The falls of stones from the atmosphere, since the reality of the phenomenon has been constated, are observed so often, that by and by the most astonishing thing will be the long incredulity entertained respecting them; A remarkable fall took place this year in the department of the Lot-et-Garonne. It happened on the 5th of September, and, as usual, in fine weather, with a strong explosion and a whitish cloud. The number of stones was considerable; one of them was said to weigh 18 pounds. They were scattered over a surface of about a league radius. Their external characters and composition are absolutely the same as in other stones of the same origin, only their fracture has tints a little more marbled' than common. Excellent reports by two good observers at Agen, MM, de Saint-Amans and Lamouroux, have made us fully acquainted with the details of the phenomenon,

M. le Comte Berthollet has presented to the Class, on the part of Mr. Tennant, one of the stones that fell last year in Ireland, and which resemble all the others, excepting that they contain a little more iron.

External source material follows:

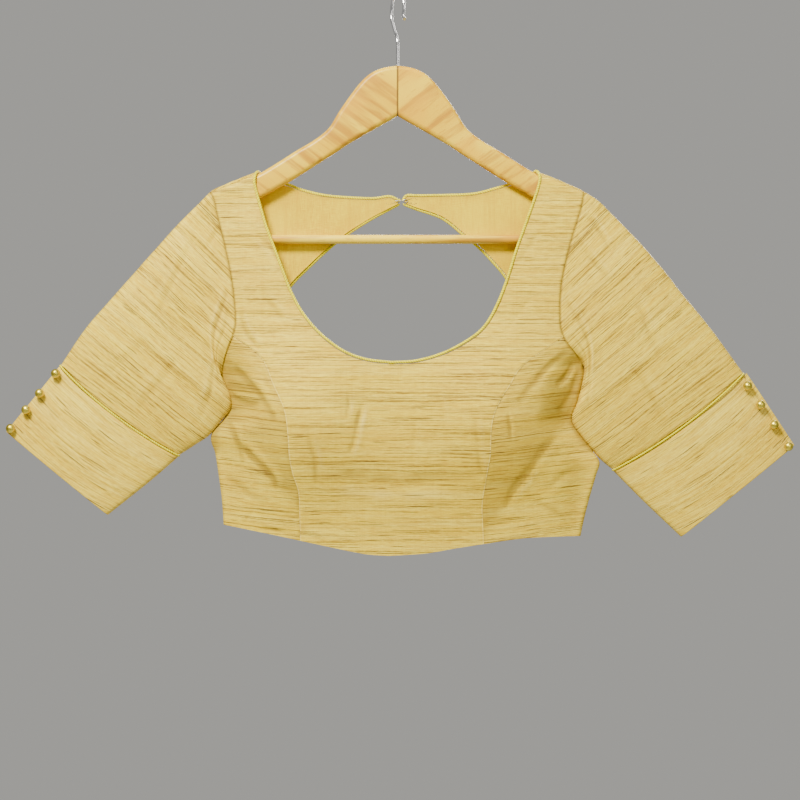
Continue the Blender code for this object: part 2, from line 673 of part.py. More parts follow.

It is known, and we have had repeated occasions to mention it, that the stone called arragonite furnished the strongest objection that could be produced against the employment of crystallization in the classification of minerals; because chemists had found no difference between its composition and that of calcareous spar, though the crystalline forms be essentially distinct. This objection is now removed. M. Stromeyer, Professor of Chemistry at Gottingen, has discovered the constant presence of three per cent. of strontian in arragonite, while none exists in calcareous spar. M. Laugier, Professor in the Museum of Natural History, has repeated this analysis, and obtained the same result. It remains to be explained how the addition of so small a quantity of a constituent can change so completely the form of the primitive molecule of a mineral.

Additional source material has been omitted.